Records provided:
=====

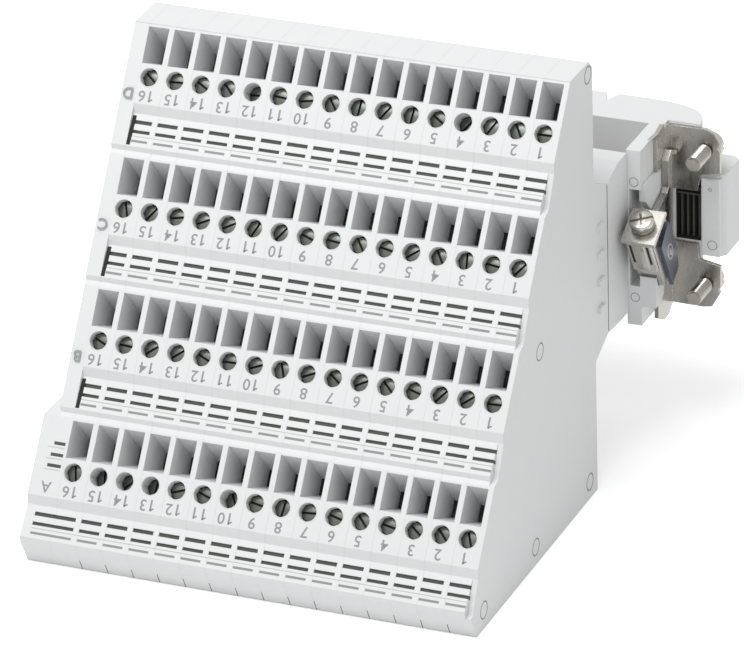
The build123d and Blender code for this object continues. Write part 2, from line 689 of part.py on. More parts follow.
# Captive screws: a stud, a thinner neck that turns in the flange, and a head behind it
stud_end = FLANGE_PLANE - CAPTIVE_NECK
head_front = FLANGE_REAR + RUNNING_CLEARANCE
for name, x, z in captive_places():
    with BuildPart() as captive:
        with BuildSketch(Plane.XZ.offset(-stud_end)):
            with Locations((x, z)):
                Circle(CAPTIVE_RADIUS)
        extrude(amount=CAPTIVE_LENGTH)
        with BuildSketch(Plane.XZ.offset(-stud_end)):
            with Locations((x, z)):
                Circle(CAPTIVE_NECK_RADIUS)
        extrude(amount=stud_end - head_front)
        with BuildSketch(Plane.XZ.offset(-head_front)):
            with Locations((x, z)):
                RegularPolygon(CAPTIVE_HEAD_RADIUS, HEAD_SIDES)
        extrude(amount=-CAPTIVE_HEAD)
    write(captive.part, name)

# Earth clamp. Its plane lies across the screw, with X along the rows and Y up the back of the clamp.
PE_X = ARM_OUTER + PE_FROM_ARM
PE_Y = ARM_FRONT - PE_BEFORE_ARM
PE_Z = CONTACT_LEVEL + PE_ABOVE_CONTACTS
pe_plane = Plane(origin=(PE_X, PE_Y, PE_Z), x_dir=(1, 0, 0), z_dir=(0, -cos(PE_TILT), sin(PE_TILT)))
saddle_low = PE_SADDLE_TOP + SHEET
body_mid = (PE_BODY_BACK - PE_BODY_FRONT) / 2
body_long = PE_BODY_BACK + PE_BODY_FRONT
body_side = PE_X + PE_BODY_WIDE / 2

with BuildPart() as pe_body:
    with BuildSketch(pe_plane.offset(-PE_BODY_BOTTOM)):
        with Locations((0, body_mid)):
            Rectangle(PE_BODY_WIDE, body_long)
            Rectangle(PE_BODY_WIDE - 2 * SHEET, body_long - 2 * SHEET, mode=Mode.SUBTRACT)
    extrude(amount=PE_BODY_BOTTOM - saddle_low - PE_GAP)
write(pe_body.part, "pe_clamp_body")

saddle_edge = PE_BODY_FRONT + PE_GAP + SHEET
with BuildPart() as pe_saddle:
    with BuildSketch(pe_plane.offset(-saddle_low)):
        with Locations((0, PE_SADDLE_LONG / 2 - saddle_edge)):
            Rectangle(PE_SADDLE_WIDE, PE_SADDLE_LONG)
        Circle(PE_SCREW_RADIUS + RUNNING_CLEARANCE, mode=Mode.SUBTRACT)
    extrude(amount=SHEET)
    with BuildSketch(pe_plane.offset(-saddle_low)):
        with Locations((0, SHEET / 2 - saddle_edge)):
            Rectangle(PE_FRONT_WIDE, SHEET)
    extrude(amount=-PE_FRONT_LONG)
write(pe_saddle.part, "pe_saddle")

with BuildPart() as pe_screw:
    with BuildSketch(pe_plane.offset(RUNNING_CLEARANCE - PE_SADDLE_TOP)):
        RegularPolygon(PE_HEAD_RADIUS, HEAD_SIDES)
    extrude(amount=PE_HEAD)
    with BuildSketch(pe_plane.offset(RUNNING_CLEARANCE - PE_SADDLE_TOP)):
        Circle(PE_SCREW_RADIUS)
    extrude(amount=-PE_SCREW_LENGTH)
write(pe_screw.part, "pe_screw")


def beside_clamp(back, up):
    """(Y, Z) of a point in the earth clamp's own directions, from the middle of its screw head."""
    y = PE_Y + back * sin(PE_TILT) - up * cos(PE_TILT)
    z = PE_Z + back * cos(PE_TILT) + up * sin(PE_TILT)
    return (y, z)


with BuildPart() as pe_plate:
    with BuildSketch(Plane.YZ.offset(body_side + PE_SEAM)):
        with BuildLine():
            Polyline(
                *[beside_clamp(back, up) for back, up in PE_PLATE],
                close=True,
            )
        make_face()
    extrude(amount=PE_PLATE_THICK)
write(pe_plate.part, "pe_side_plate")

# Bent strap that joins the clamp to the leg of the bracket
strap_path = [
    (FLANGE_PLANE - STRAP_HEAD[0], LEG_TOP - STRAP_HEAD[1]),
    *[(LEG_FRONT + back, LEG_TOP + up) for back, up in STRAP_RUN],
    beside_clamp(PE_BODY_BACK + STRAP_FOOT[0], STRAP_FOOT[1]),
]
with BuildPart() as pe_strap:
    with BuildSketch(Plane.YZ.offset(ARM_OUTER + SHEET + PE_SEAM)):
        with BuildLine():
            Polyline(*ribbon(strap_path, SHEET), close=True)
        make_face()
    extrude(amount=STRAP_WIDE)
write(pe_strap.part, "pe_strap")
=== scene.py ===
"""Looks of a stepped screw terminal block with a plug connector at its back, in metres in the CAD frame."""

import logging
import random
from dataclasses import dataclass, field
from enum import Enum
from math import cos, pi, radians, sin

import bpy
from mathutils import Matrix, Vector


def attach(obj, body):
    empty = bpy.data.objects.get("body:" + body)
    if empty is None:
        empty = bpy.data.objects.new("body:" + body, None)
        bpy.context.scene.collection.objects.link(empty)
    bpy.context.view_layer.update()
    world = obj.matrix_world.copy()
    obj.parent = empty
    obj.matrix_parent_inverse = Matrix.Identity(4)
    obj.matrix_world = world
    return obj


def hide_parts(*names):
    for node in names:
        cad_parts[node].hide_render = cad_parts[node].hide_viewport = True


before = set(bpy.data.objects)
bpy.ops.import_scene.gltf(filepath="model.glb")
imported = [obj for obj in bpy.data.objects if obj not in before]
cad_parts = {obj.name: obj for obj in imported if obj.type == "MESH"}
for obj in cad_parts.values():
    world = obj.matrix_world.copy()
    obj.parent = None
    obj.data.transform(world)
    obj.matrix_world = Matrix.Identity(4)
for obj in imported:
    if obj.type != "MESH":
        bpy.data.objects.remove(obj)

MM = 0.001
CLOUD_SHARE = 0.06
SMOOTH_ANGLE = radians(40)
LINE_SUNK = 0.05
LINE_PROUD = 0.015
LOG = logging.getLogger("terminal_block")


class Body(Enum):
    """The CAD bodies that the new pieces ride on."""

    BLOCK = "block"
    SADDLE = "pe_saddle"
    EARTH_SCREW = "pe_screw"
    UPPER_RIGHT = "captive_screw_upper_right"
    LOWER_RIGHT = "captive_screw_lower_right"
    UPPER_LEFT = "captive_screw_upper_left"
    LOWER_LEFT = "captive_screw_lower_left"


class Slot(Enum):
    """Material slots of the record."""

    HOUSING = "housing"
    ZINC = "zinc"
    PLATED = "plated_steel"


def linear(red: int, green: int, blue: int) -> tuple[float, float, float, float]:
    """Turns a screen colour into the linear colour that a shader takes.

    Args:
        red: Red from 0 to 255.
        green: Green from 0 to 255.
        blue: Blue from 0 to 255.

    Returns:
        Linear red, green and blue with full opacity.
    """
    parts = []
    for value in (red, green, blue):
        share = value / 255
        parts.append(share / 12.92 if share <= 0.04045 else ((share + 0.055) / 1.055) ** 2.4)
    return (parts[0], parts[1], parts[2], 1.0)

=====

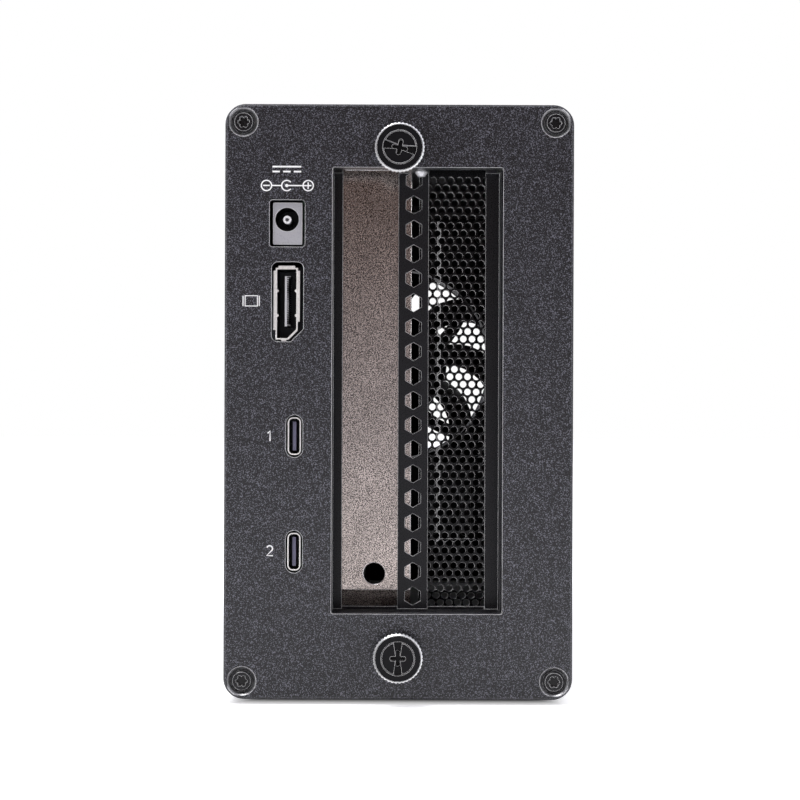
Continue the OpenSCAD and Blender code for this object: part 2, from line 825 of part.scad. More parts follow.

=====

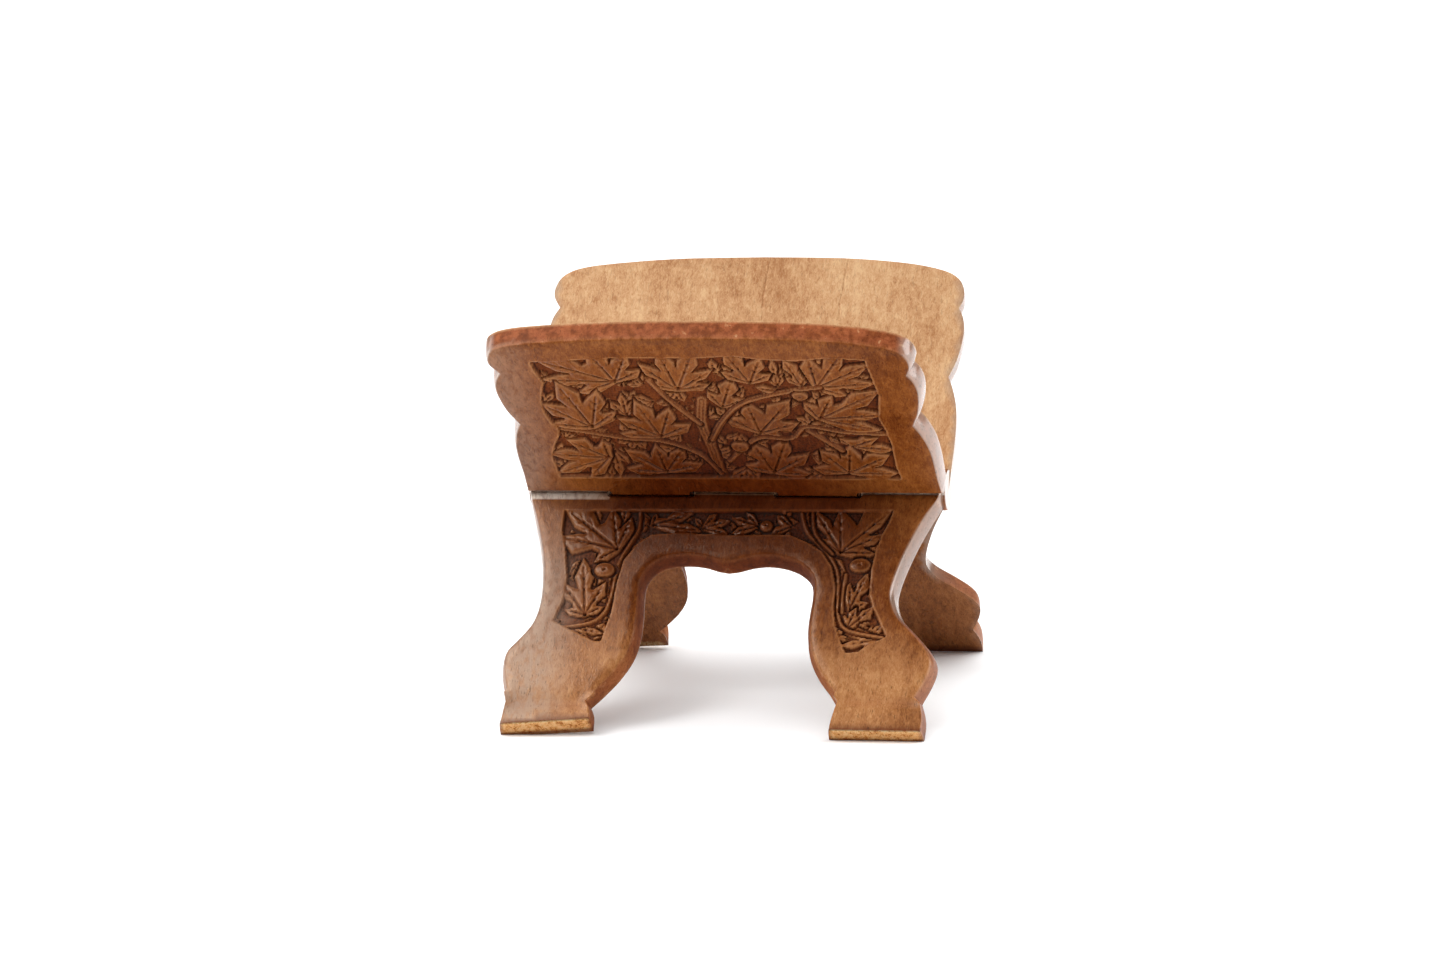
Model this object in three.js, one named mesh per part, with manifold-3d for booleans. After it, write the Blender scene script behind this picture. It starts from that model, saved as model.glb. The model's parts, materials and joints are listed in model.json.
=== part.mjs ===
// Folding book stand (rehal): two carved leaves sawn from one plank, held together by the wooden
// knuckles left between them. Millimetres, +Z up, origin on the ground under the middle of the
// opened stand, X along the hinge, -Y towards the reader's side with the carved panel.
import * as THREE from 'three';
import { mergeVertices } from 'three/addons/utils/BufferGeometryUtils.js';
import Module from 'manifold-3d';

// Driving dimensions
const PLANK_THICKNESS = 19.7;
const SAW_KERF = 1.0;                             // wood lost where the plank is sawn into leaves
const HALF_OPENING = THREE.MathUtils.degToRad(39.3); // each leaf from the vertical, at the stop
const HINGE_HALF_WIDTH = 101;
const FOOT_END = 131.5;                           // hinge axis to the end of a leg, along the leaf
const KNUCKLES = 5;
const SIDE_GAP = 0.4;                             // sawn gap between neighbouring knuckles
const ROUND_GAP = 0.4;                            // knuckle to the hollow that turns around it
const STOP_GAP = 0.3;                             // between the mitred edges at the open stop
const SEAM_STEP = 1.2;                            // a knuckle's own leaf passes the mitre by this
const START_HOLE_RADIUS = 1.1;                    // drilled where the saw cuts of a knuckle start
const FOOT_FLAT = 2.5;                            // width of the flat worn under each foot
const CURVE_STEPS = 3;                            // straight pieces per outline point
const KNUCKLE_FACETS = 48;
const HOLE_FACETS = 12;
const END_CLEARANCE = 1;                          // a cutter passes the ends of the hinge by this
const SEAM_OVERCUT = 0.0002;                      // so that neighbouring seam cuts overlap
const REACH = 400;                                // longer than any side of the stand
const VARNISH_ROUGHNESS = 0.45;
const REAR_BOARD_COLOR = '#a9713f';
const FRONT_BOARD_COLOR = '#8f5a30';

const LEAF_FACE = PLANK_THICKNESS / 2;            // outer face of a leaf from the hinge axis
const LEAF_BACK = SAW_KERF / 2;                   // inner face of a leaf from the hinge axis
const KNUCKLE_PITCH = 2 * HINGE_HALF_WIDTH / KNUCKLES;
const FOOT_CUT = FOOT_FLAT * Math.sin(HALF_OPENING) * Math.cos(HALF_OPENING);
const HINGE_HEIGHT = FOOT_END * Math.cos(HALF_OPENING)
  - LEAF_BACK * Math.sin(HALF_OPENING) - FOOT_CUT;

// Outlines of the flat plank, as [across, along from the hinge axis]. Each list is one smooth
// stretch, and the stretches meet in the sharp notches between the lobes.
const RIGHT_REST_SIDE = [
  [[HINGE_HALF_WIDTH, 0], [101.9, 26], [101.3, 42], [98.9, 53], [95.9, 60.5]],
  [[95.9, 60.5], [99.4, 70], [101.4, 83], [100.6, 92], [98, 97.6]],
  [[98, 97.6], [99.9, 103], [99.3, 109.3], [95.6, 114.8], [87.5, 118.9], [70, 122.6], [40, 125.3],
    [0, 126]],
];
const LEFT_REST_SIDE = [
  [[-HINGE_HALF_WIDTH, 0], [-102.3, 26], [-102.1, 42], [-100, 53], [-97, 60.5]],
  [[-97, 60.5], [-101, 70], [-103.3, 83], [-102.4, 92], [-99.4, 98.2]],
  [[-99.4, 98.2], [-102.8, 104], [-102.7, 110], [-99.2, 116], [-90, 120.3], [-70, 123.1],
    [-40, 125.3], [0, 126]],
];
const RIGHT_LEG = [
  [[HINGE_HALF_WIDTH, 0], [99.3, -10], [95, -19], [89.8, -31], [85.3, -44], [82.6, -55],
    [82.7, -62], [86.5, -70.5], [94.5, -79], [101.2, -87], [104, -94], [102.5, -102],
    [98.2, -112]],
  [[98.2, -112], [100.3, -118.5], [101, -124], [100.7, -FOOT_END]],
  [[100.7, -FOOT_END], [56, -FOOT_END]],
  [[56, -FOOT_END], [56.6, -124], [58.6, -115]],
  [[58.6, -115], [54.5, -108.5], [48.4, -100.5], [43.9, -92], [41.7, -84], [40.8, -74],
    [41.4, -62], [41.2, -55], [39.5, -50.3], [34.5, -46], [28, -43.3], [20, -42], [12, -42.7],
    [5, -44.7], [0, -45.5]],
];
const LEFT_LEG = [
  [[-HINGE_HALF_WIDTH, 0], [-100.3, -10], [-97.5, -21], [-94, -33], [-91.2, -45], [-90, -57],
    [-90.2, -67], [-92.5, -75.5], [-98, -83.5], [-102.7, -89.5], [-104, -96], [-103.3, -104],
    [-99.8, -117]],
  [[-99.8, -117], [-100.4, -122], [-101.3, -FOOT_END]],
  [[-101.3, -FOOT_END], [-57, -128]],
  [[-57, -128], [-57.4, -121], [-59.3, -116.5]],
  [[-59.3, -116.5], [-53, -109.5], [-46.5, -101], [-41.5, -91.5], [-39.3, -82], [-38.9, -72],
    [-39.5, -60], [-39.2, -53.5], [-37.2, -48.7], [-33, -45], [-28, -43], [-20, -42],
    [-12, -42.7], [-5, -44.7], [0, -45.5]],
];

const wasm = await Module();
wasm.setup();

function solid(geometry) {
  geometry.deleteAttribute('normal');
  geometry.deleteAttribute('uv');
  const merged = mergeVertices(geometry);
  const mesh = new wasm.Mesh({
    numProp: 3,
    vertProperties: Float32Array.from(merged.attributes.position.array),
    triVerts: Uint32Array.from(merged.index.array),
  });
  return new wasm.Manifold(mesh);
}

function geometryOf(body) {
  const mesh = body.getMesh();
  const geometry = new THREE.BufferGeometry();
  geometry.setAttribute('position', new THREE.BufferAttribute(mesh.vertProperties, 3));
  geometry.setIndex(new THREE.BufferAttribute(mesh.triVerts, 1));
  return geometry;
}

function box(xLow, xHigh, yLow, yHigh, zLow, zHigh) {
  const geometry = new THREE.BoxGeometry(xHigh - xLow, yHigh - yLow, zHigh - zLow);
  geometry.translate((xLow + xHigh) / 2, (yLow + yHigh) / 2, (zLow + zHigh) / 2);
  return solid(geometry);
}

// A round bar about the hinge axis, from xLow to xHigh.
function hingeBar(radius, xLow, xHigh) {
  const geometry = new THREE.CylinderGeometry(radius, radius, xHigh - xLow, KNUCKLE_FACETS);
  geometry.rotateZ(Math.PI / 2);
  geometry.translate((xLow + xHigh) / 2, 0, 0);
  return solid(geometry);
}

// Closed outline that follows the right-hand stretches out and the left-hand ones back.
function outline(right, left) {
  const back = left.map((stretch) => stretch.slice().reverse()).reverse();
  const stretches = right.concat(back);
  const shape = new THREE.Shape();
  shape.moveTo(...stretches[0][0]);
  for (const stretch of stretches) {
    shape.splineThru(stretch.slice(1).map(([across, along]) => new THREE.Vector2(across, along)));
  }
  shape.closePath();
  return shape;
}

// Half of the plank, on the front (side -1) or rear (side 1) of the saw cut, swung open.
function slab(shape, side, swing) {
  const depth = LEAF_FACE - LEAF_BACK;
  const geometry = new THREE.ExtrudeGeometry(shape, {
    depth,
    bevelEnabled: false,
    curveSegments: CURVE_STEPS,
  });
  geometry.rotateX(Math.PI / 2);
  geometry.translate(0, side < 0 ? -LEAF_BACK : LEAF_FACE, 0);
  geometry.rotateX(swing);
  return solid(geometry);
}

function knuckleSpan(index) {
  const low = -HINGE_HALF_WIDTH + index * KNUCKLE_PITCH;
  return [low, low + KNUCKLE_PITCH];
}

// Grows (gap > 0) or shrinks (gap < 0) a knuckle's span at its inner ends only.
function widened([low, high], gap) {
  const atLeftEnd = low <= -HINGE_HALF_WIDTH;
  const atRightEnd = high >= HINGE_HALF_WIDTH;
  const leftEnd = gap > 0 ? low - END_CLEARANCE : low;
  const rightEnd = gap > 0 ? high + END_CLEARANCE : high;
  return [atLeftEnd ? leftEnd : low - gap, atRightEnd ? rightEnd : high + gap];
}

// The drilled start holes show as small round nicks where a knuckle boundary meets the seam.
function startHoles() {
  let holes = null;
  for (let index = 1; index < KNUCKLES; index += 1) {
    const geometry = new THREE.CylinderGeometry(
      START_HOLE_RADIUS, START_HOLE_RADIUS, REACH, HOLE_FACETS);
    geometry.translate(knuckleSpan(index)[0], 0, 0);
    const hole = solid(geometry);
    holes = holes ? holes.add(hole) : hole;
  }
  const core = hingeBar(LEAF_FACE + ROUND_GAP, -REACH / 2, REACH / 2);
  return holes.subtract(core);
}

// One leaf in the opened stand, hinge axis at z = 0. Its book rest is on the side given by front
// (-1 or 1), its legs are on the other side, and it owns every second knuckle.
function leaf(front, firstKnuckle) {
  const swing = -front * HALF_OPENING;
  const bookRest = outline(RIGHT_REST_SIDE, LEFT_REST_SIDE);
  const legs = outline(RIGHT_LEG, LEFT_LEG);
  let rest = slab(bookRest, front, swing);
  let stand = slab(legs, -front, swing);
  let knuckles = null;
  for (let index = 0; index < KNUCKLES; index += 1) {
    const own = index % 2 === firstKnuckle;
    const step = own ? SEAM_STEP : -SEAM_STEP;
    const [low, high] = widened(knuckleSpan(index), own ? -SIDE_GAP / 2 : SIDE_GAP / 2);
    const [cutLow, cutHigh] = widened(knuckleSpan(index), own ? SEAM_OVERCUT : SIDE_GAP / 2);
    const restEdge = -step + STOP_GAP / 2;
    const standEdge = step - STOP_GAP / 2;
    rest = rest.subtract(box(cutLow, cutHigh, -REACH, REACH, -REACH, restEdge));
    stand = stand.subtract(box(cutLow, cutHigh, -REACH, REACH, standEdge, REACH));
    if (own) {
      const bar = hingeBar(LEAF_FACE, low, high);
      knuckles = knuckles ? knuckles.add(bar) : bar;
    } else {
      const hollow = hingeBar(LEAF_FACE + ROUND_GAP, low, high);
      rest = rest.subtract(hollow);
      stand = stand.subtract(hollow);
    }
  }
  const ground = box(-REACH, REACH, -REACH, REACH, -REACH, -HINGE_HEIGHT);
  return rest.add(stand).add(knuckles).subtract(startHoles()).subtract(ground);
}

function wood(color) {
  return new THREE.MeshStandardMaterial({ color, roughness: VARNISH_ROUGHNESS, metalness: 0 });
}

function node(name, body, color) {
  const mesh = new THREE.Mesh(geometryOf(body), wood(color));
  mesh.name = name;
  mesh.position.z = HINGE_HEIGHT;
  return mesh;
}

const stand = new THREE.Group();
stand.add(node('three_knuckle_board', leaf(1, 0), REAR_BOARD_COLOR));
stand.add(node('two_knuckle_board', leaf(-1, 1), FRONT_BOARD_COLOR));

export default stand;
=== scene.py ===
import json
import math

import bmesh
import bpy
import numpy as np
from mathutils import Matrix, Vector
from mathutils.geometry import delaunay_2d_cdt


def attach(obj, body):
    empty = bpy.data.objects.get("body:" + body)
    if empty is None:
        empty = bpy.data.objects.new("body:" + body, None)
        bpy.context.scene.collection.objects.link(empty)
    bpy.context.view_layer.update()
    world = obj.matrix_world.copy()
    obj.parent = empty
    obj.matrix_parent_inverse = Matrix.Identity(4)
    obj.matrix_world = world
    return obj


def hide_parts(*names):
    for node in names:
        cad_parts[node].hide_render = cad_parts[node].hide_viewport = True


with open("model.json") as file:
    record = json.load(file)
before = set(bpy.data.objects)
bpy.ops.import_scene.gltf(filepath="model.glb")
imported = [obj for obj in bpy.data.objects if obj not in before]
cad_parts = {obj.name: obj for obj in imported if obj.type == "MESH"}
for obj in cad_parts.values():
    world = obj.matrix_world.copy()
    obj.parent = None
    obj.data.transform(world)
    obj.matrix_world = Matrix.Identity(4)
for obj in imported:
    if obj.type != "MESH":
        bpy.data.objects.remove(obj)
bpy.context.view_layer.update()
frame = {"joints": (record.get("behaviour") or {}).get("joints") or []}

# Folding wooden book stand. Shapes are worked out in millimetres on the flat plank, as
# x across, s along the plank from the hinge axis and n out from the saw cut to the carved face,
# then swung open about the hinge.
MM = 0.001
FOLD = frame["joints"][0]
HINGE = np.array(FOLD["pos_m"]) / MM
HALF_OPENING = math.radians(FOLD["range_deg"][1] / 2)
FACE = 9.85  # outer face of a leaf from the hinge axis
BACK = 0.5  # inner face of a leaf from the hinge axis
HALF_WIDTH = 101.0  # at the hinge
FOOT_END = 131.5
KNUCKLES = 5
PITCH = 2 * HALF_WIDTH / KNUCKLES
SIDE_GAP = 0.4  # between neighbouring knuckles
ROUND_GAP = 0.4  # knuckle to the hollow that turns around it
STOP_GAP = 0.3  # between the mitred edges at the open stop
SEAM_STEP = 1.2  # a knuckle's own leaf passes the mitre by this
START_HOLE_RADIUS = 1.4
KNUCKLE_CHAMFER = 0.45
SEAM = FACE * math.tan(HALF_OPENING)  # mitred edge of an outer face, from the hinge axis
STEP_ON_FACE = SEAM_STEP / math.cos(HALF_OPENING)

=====

Problem:
Extract each line from the entries above that contains the string "code".

Problem solution:
The build123d and Blender code for this object continues. Write part 2, from line 689 of part.py on. More parts follow.
Continue the OpenSCAD and Blender code for this object: part 2, from line 825 of part.scad. More parts follow.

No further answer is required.